C-section Recovery Tips

A C-section is a major abdominal surgery so recovery will take a while. Experts say it takes about 2 years for total recovery and that is why women hoping to try for a vaginal birth after c-section or VBAC, are advised to wait 2 years after surgery before falling pregnant. Here are some tips to get you well on your way to recovery mommy.


  1. Be Active- Slow movements like wiggling your toes and rotating your ankles as soon as you come out of surgery is a great place to start. As soon as 24 hrs after surgery you should take walks to the bathroom. You will probably need the nurse’s assistance the first few times so don’t try to get up on your own.
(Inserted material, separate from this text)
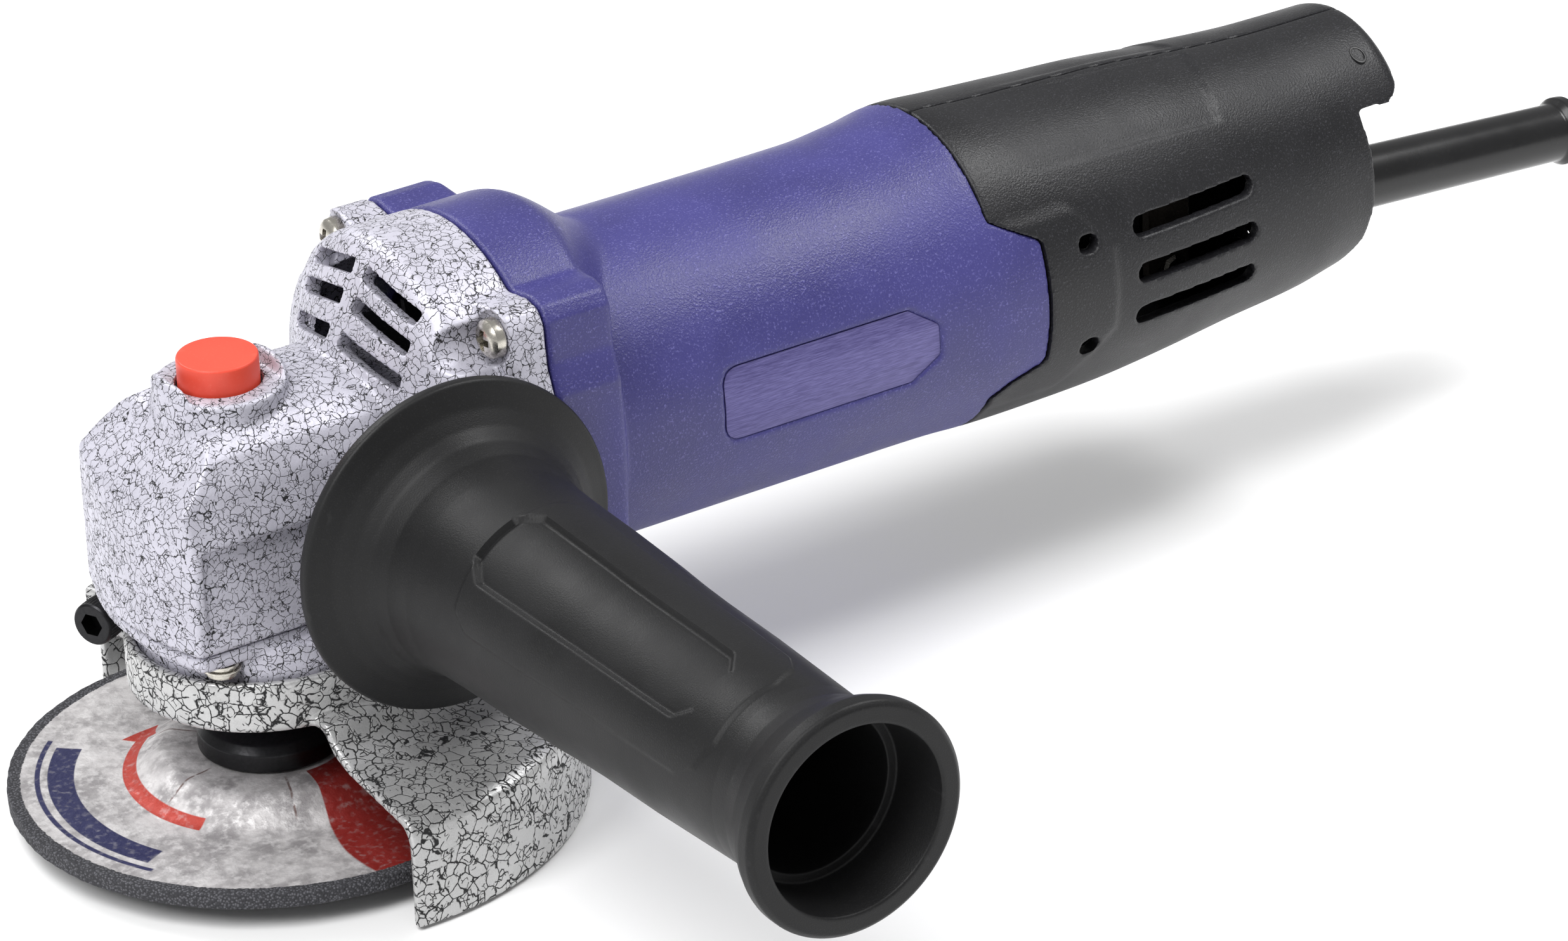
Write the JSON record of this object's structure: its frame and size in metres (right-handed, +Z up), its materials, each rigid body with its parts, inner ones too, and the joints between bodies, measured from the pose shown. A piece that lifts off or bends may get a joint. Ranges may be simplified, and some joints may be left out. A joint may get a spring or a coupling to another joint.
{
  "type": "angle grinder",
  "caption": "Corded small angle grinder with side handle, wheel guard, spindle lock and a depressed-centre wheel driven through a bevel gear pair.",
  "frame": {"origin": "centre of the spindle's end face, on the spindle axis and in the plane of the wheel's lower side", "axes": "+X back along the motor, -Y towards the side handle, +Z up along the spindle towards the lock button"},
  "size_m": [0.3637, 0.2254, 0.1065],
  "materials": {
    "crackle_coat": "light grey crackle-finish coating on a die casting",
    "crackle_guard": "coarse silver and black crackle coating on sheet steel",
    "blue_plastic": "spark-textured violet-blue moulding",
    "black_plastic": "spark-textured black moulding",
    "switch_plastic": "smooth black moulding",
    "handle_plastic": "fine-textured black moulding",
    "black_rubber": "smooth black rubber",
    "red_plastic": "satin orange-red moulding",
    "zinc_steel": "nickel or zinc plated steel",
    "bearing_steel": "ground and turned steel",
    "black_steel": "black oxide on steel",
    "laminated_steel": "stacked electrical steel sheets",
    "copper_winding": "varnished copper",
    "fibre": "natural fibre board or felt",
    "carbon": "pressed carbon",
    "brass": "drawn brass",
    "abrasive": "resin-bonded grit with a printed paper label"
  },
  "bodies": {
    "housing": {"gear_housing": "crackle_coat", "bearing_box": "crackle_coat", "bearing_box_screw_1": "zinc_steel", "bearing_box_screw_2": "zinc_steel", "bearing_box_screw_3": "zinc_steel", "bearing_box_screw_4": "zinc_steel", "housing_screw_1": "zinc_steel", "housing_screw_2": "zinc_steel", "housing_screw_3": "zinc_steel", "housing_screw_4": "zinc_steel", "motor_housing": "blue_plastic", "rear_cover_left": "black_plastic", "rear_cover_right": "black_plastic", "rear_cover_screw_1": "zinc_steel", "rear_cover_screw_2": "zinc_steel", "rear_cover_screw_3": "zinc_steel", "cord_clamp": "fibre", "cord_clamp_screw_1": "zinc_steel", "cord_clamp_screw_2": "zinc_steel", "switch_body": "black_plastic", "cord_guard": "black_rubber", "field_core": "laminated_steel", "field_coil_upper": "copper_winding", "field_coil_lower": "copper_winding", "baffle_ring": "black_plastic", "brush_holder_left": "brass", "brush_holder_right": "brass", "carbon_brush_left": "carbon", "carbon_brush_right": "carbon", "front_bearing_outer": "bearing_steel", "rear_bearing_outer": "bearing_steel", "rear_bearing_sleeve": "black_rubber", "spindle_bearing_outer": "bearing_steel", "spindle_top_bush": "brass", "dust_seal": "fibre"},
    "spindle": {"spindle": "bearing_steel", "crown_gear": "bearing_steel", "spindle_bearing_inner": "bearing_steel", "inner_flange": "black_steel", "grinding_wheel": "abrasive", "lock_nut": "black_steel"},
    "armature": {"armature_shaft": "bearing_steel", "armature_core": "laminated_steel", "armature_winding_front": "copper_winding", "armature_winding_rear": "copper_winding", "commutator": "copper_winding", "front_bearing_inner": "bearing_steel", "rear_bearing_inner": "bearing_steel", "cooling_fan": "black_plastic", "pinion": "bearing_steel", "pinion_nut": "black_steel"},
    "lock_button": {"lock_button": "red_plastic", "lock_pin": "bearing_steel", "lock_spring": "bearing_steel"},
    "switch_toggle": {"switch_toggle": "switch_plastic"},
    "wheel_guard": {"wheel_guard": "crackle_guard", "guard_clamp_bolt": "black_steel", "guard_clamp_nut": "zinc_steel"},
    "side_handle": {"side_grip": "handle_plastic", "handle_stud": "zinc_steel"}
  },
  "joints": [
    {"name": "spindle_spin", "type": "hinge", "parent": "housing", "child": "spindle", "pos_m": [0, 0, 0], "axis": [0, 0, 1], "continuous": true},
    {"name": "armature_spin", "type": "hinge", "parent": "housing", "child": "armature", "pos_m": [0, 0, 0.062], "axis": [1, 0, 0], "continuous": true},
    {"name": "lock_press", "type": "slide", "parent": "housing", "child": "lock_button", "axis": [0, 0, -1], "range_m": [0, 0.0035], "stiffness_N_per_m": 900, "springref_m": -0.002},
    {"name": "switch_turn", "type": "hinge", "parent": "housing", "child": "switch_toggle", "pos_m": [0.237, 0, 0.081], "axis": [0, 0, 1], "range_deg": [0, 28]},
    {"name": "guard_turn", "type": "hinge", "parent": "housing", "child": "wheel_guard", "pos_m": [0, 0, 0], "axis": [0, 0, 1], "range_deg": [-90, 90]},
    {"name": "handle_draw", "type": "slide", "parent": "housing", "child": "side_handle", "axis": [0, -1, 0], "range_m": [0, 0.0115]}
  ],
  "couplings": [
    {"joint": "armature_spin", "follows": "spindle_spin", "ratio": 2.8}
  ]
}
Slow movements though painful at first will actually help relieve the pain and decrease the chance of blood clots. It also gets the digestive system going again.
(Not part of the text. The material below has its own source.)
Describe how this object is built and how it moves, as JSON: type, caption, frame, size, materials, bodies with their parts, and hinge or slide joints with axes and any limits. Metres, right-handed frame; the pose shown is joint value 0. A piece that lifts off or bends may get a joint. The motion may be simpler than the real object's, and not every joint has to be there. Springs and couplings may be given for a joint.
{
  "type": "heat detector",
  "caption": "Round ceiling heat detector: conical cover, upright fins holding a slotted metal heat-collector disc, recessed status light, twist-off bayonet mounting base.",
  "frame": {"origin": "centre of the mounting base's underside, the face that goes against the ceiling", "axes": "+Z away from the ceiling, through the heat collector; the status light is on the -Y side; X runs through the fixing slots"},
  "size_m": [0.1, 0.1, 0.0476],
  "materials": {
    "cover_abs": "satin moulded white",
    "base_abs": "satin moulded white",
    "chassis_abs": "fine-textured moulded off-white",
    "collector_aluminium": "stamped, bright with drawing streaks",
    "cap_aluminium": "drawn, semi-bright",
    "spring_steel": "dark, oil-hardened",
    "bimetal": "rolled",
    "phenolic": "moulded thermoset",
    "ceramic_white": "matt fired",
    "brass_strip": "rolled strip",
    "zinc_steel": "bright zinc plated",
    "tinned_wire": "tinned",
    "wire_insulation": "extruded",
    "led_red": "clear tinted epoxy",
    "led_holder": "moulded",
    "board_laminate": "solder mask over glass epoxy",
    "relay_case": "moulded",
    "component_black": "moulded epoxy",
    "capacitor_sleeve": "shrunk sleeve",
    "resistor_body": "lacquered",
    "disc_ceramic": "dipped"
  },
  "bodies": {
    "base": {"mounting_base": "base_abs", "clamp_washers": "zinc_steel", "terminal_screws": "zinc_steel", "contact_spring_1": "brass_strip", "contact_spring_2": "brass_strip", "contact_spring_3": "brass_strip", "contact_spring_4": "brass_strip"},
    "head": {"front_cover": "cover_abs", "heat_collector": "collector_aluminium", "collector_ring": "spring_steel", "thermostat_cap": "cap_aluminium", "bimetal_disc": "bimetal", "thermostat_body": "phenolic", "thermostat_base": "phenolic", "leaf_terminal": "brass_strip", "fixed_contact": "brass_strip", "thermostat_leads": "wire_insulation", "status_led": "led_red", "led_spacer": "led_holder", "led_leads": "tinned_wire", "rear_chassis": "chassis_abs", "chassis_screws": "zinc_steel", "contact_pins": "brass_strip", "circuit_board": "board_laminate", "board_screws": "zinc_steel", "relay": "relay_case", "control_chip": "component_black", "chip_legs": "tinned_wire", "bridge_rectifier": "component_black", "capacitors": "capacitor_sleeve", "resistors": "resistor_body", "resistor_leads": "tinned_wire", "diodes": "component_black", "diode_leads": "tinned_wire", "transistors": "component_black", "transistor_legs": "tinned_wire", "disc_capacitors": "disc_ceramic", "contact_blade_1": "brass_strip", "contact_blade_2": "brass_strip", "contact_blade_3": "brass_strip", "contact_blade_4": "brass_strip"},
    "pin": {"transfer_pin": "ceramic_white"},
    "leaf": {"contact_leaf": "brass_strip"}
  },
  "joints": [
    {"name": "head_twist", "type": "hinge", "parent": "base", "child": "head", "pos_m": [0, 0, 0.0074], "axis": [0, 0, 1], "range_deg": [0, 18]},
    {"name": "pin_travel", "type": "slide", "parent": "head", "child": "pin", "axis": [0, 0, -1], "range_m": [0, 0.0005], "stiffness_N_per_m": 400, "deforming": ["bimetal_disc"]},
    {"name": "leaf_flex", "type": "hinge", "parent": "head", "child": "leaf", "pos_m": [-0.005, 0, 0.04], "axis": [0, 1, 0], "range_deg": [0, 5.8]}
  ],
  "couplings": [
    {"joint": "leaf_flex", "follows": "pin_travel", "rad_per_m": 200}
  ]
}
  2. Watch Your Diet- If you’re having or had an elective C-section your doctor may have advised you to eat semi-liquid food such as porridge, oats and soup from about 48 hours before the surgery is scheduled. These are easier for the intestines to digest thereby reducing post surgery gas which can be uncomfortable and hurt quite a bit. You can continue with these semi-liquid foods after surgery for the same reasons and also try to avoid constipation causing foods such as dairy products, potatoes and other carbs until after your first bowl movement. A stool softener will prescribed to you when you leave hospital (I took mine but the first bowel movement still hurt like crazy so help the process along by eating right.)
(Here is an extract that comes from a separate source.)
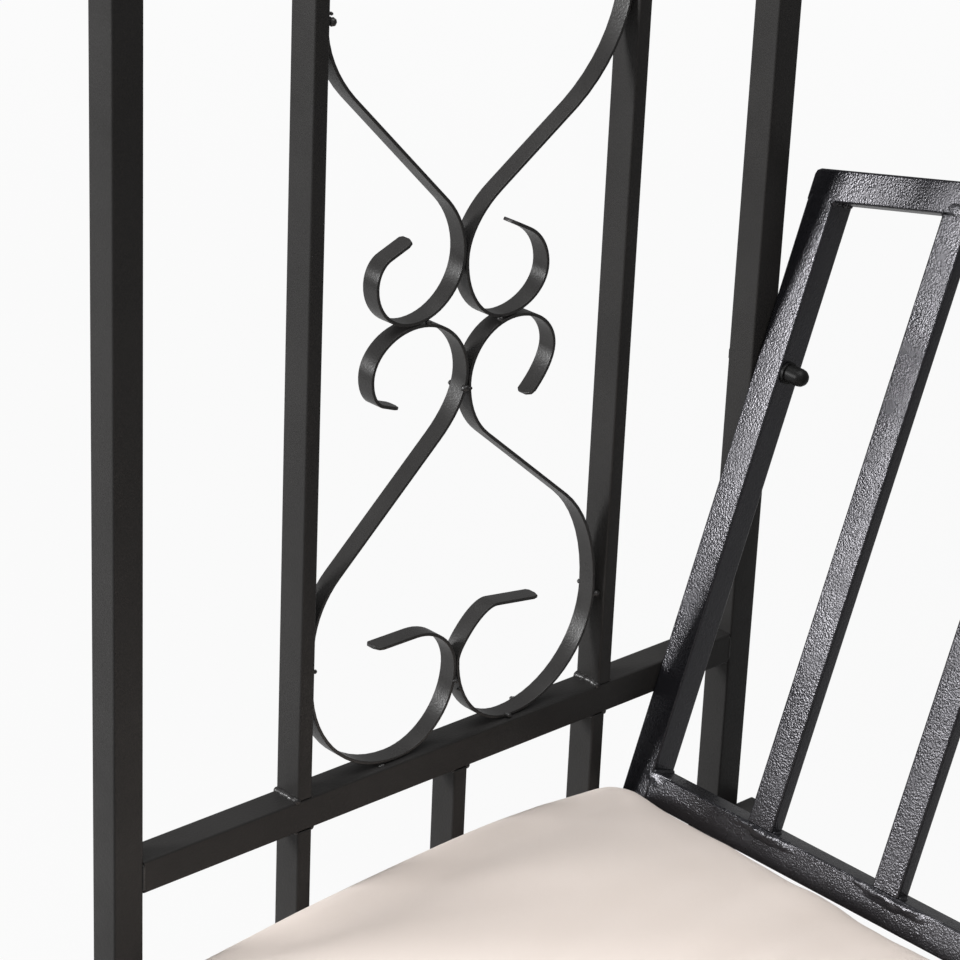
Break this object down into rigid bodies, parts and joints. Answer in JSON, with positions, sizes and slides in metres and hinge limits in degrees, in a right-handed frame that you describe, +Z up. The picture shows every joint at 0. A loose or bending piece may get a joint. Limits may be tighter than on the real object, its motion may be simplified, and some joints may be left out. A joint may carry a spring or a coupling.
{
  "type": "garden arch bench",
  "caption": "Garden bench under an arch: scrolled steel side panels rise into a rounded arch over a slatted seat and back, with a full-width seat cushion.",
  "frame": {"origin": "on the ground, at the middle of the bench's width and depth", "axes": "+Z up; the sitter faces -Y; +X runs across the bench. Left and right in node names are as seen from the front, so left is -X."},
  "size_m": [1.1696, 0.5914, 2.0708],
  "materials": {
    "frame_coat": "satin black powder coat",
    "back_coat": "black powder coat with a glossy orange-peel grain",
    "black_fixing": "black coated steel, semi-gloss",
    "cushion_cover": "plain woven polyester, cream"
  },
  "bodies": {
    "root": {"left_front_post": "frame_coat", "left_rear_post": "frame_coat", "left_ground_rail": "frame_coat", "left_armrest_rail": "frame_coat", "left_upper_rail": "frame_coat", "left_front_inner_bar": "frame_coat", "left_rear_inner_bar": "frame_coat", "left_lower_front_bar": "frame_coat", "left_lower_middle_bar": "frame_coat", "left_lower_rear_bar": "frame_coat", "left_lower_front_scroll": "frame_coat", "left_lower_rear_scroll": "frame_coat", "left_upper_front_scroll": "frame_coat", "left_upper_rear_scroll": "frame_coat", "right_front_post": "frame_coat", "right_rear_post": "frame_coat", "right_ground_rail": "frame_coat", "right_armrest_rail": "frame_coat", "right_upper_rail": "frame_coat", "right_front_inner_bar": "frame_coat", "right_rear_inner_bar": "frame_coat", "right_lower_front_bar": "frame_coat", "right_lower_middle_bar": "frame_coat", "right_lower_rear_bar": "frame_coat", "right_lower_front_scroll": "frame_coat", "right_lower_rear_scroll": "frame_coat", "right_upper_front_scroll": "frame_coat", "right_upper_rear_scroll": "frame_coat", "arch_front_tube": "frame_coat", "arch_rear_tube": "frame_coat", "arch_left_rung_1": "frame_coat", "arch_left_rung_2": "frame_coat", "arch_left_rung_3": "frame_coat", "arch_right_rung_1": "frame_coat", "arch_right_rung_2": "frame_coat", "arch_right_rung_3": "frame_coat", "seat_front_rail": "frame_coat", "seat_rear_rail": "frame_coat", "seat_left_rail": "frame_coat", "seat_right_rail": "frame_coat", "seat_slats": "frame_coat", "back_bottom_rail": "back_coat", "back_left_stile": "back_coat", "back_right_stile": "back_coat", "back_top_rail": "back_coat", "back_slat_1": "back_coat", "back_slat_2": "back_coat", "back_slat_3": "back_coat", "back_slat_4": "back_coat", "back_slat_5": "back_coat", "back_slat_6": "back_coat", "back_slat_7": "back_coat", "back_slat_8": "back_coat", "back_slat_9": "back_coat", "back_slat_10": "back_coat", "back_left_bolt": "black_fixing", "back_right_bolt": "black_fixing", "back_left_dome_nut": "black_fixing", "back_right_dome_nut": "black_fixing", "seat_cushion": "cushion_cover"}
  },
  "joints": []
}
  3. Urinate Regularly- You’ll also be drinking a lot of water to avoid constipation so urinating regularly will ease the pressure of a full bladder on your wound.
  4. Prescribed Pain Medication- When you leave the hospital you will be given a prescription for a painkiller and after about a week you will be able to transition to an over-the-counter painkiller as the pain lessens. If you’re breastfeeding, don’t take aspirin or drugs containing acetylsalicylic acid.
  5. Take It Easy- You will need to get some extra hands to help you when you go home as you are advised not to lift anything heavier than your baby for 2 weeks. You are also not advised to drive until about 10 days after surgery. If you can avoid it for even longer that’s better. Stay away from heavy duty housework and avoid stair climbing as well.
  6. Watch For Signs Of Infection- warmth, redness, swelling, or oozing at the incision site, worsening pain or sudden onset of pain, any fever even if your incision looks fine, foul smelling vaginal discharge, pain or burning when urinating, the urge to pee frequently when not a lot comes out, or urine that is dark and scanty or bloody. Contact you doctor immediately if you notice any of these. Your vaginal bleeding and discharge should be diminishing, though it may last up to six weeks. It should gradually turn from bright red to pink and then yellow-white. If menstrual-type bleeding continues past the first four days after delivery or comes back after slowing, call your healthcare provider. You’ll also need to call your caregiver immediately if you have any signs of a blood clot such as severe or persistent pain or tenderness and warmth in one area of your leg, or one leg that is more swollen than the other.
  7. Fitness- It will be about 89 weeks before you can begin moderate exercise regime but get the go ahead from your caregiver. Don’t rush it. Continue with short walks in the mean time and you’ll be better in no time!